死ぬのが怖くなくなる。もっと言えば、死がよくわからなくなる。これは、効能か?
人生への「構え」が養われると姉御は言った。そう思う。
ある出来事の遅い遅くないをどう判断できるのか。後から振り返ってみた時に結果的に近道だった、とか、当時は最悪と感じていた出来事があったから今がある、とか、経験したことがあるだろう。何がどう転ぶかわからない。人間にとっては偶然でも、おおきな視座に立てばすべてが必然だ。バタフライ・エフェクト。事故に巻き込まれて死ぬことを誰も望んだりはしない。が、誰にでも起こりえる。死の訪れの遅い遅くないは決められない、が、確かに死はある、が、体験した者は一人もいない。体験がなくなること、それが死だ。未体験でしかありえないものの経験、というありえない形で還る。
「死を恐れることができなくなる」ことについては、姉御の著書を一読されたし。あの論理への信頼、あの実存的了解、あれは立派に真っ当なキチガイのそれだ。
遠足が楽しみで早起きした興奮気味の女の子に起こされた容姿端麗な母親が眠気が取れず少し胸をはだけた無防備な姿で陽気な新聞配達人と世間話をしている様子を自転車で振り返りながら見ていた三軒隣の青年が、二日前から会う約束をして友人宅へと訪れた男が側路に止めていた車の後ろに突っ込んだのは決して偶然じゃない。

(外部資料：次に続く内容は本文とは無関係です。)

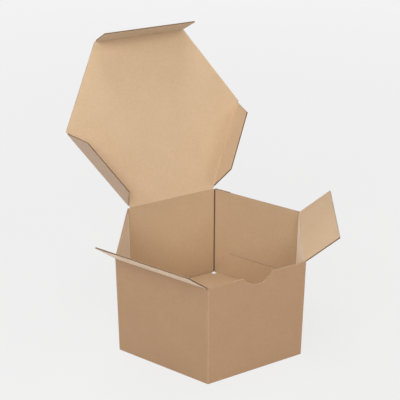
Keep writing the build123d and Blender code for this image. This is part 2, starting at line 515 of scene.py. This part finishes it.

明日死ぬかもしれない。それでは駄目か。「その時はその時」と言える心持ちは自由であろう。「明日のことは明日が心配します」とある人は言った。もう少し、手放していい。出来ることは決して多くはなく、少なくもない。哲学の効能のまとめ。構えが、覚悟が養われる。幸せになれる・・・というより、幸せに拘泥しなくなる。というより、幸せがなんのことかよくわからなくなる。いえ幸せですがなにか?。これは効能か?